_DIRECTIONS_. Repeat the material exactly, leaving nothing out.

_SUPPLIED INFORMATION_.

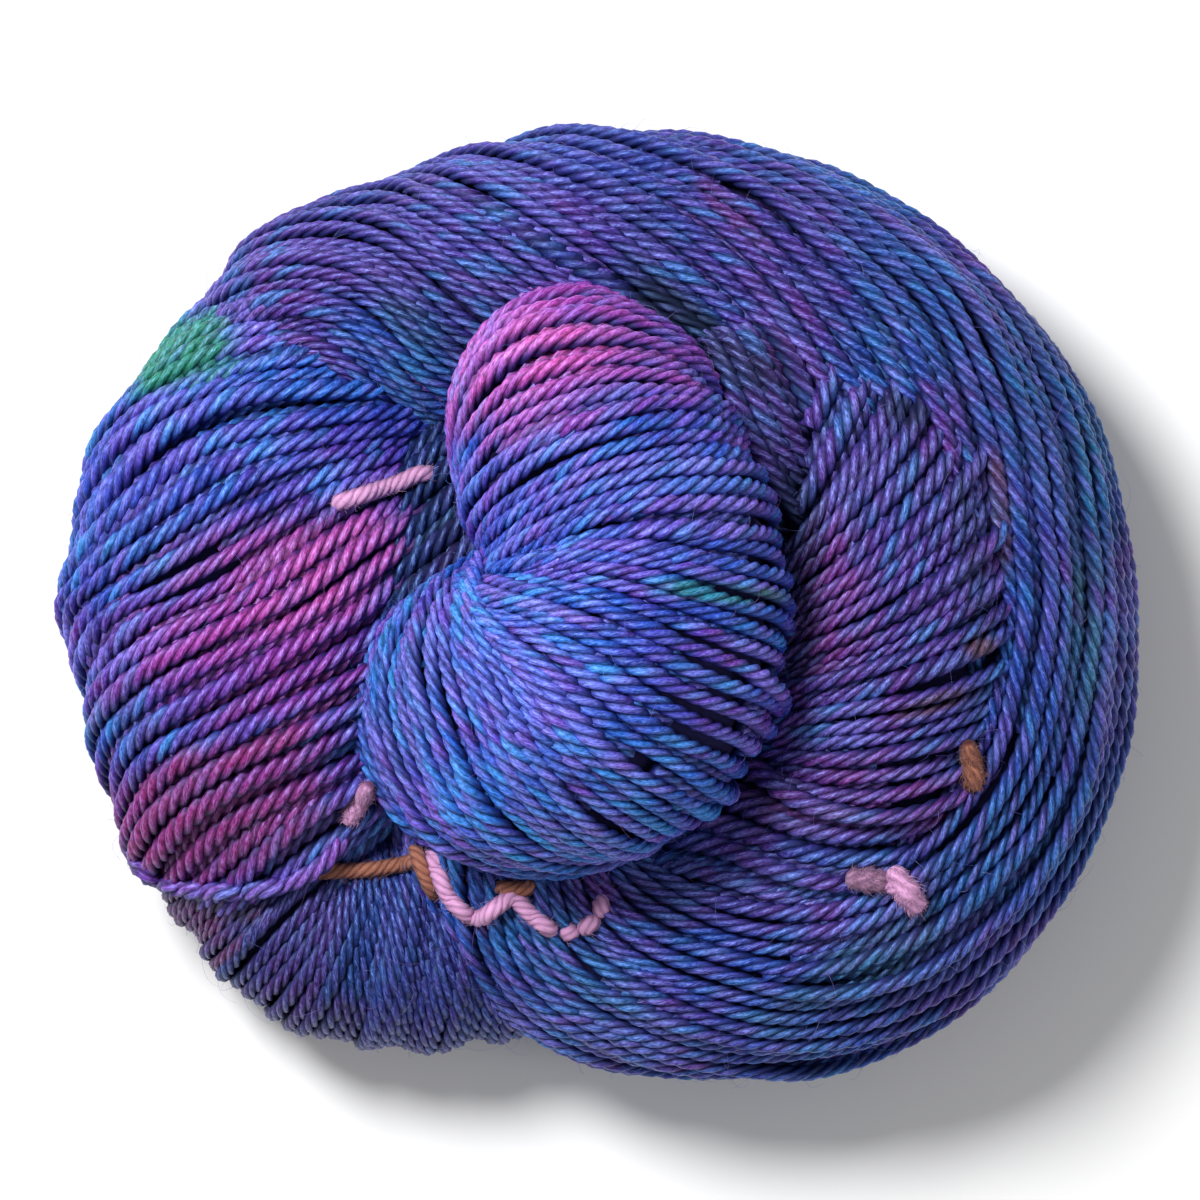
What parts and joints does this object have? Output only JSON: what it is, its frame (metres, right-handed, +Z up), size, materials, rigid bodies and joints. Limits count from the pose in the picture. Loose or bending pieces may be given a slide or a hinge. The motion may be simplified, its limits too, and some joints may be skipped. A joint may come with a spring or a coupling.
{
  "type": "skein of knitting yarn",
  "caption": "Twisted and coiled skein of variegated hand-dyed knitting yarn, held by thin cotton ties, lying on its side ready to be wound and knitted.",
  "frame": {"origin": "on the surface it lies on, under the middle of the skein's outline", "axes": "+Z up, away from the surface, the skein's shortest way; +X along its longest way, to the right of the picture; +Y to the top of the picture"},
  "size_m": [0.1372, 0.1206, 0.0631],
  "materials": {
    "yarn": "silky plied wool, hand-dyed in blues, violets and magentas with traces of green and rust",
    "cotton_pink": "matte pale pink twisted cotton",
    "cotton_brown": "matte reddish-brown twisted cotton"
  },
  "bodies": {
    "root": {"skein": "yarn", "tie_pink": "cotton_pink", "tie_brown": "cotton_brown"}
  },
  "joints": []
}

_SOLVED EXERCISE_.
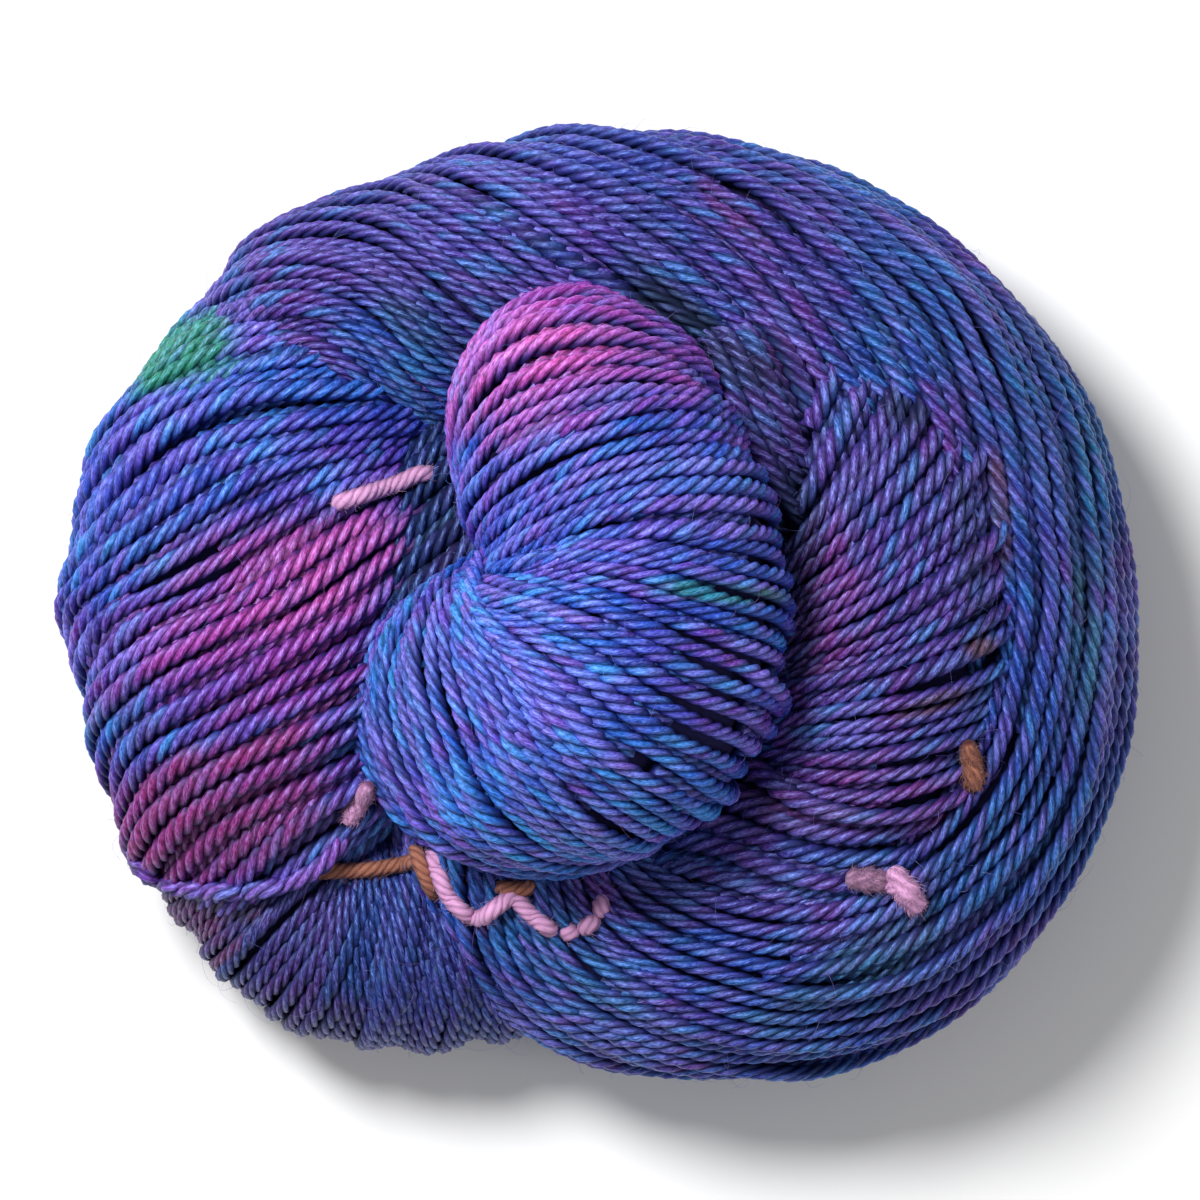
What parts and joints does this object have? Output only JSON: what it is, its frame (metres, right-handed, +Z up), size, materials, rigid bodies and joints. Limits count from the pose in the picture. Loose or bending pieces may be given a slide or a hinge. The motion may be simplified, its limits too, and some joints may be skipped. A joint may come with a spring or a coupling.
{
  "type": "skein of knitting yarn",
  "caption": "Twisted and coiled skein of variegated hand-dyed knitting yarn, held by thin cotton ties, lying on its side ready to be wound and knitted.",
  "frame": {"origin": "on the surface it lies on, under the middle of the skein's outline", "axes": "+Z up, away from the surface, the skein's shortest way; +X along its longest way, to the right of the picture; +Y to the top of the picture"},
  "size_m": [0.1372, 0.1206, 0.0631],
  "materials": {
    "yarn": "silky plied wool, hand-dyed in blues, violets and magentas with traces of green and rust",
    "cotton_pink": "matte pale pink twisted cotton",
    "cotton_brown": "matte reddish-brown twisted cotton"
  },
  "bodies": {
    "root": {"skein": "yarn", "tie_pink": "cotton_pink", "tie_brown": "cotton_brown"}
  },
  "joints": []
}